Distinction Between Print Media And Electronic Media Precedents
The Court distinguished the petitioners' reliance on Sakal Papers and Bennett Coleman, noting that those cases pertained to print media. Unlike newspapers which use privately owned resources, broadcasters utilize public spectrum. Furthermore, television viewers cannot "skip" or "fast forward" advertisements in real-time, unlike readers who can choose to ignore ad pages. This distinction necessitates a higher degree of regulatory intervention in broadcasting.

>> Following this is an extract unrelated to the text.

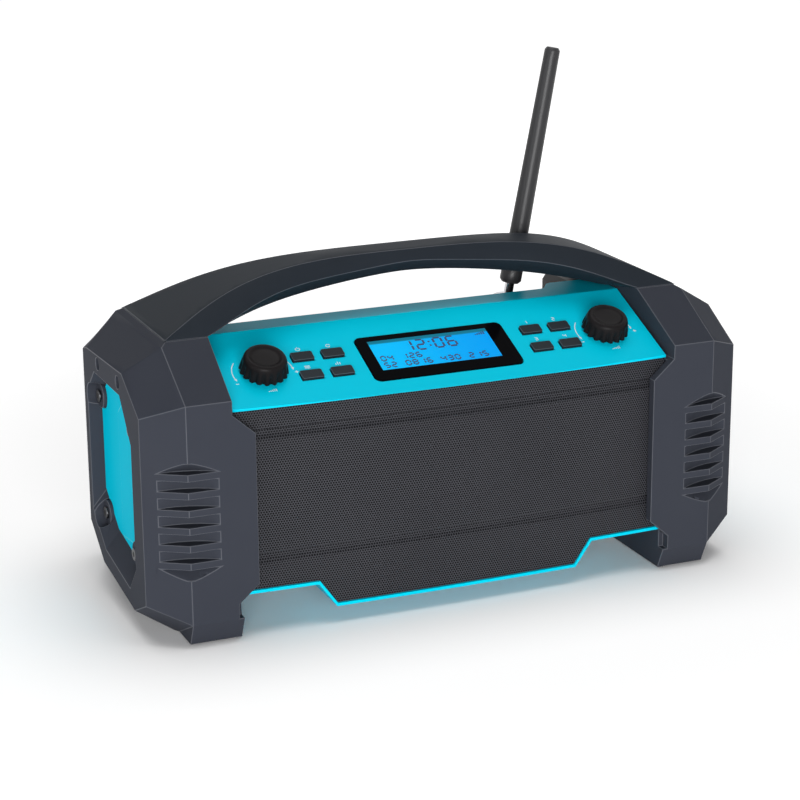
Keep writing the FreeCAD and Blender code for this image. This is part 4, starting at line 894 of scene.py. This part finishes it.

Regulation Satisfies Tests Of Equality And Non-Arbitrariness Under Article 14
Addressing the challenge under Article 14, the Court found that the uniform ceiling rests on an intelligible differentia between program content and advertising time. The Court rejected the argument that different rules should apply to "prime time" or different genres like news and entertainment. It held that the regulatory focus is appropriately aligned with the end-user, ensuring a baseline entitlement to content-dominant broadcasting for all viewers.
The High Court concluded that TRAI acted within its statutory authority and that the decision-making process satisfied the requirements of consultation and transparency. The bench held that the 12-minute cap strikes a proportionate balance between broadcaster rights and the public interest in the efficient use of broadcast spectrum. Consequently, the Court dismissed the batch of 17 writ petitions, affirming that the regulations do not infringe upon constitutional guarantees.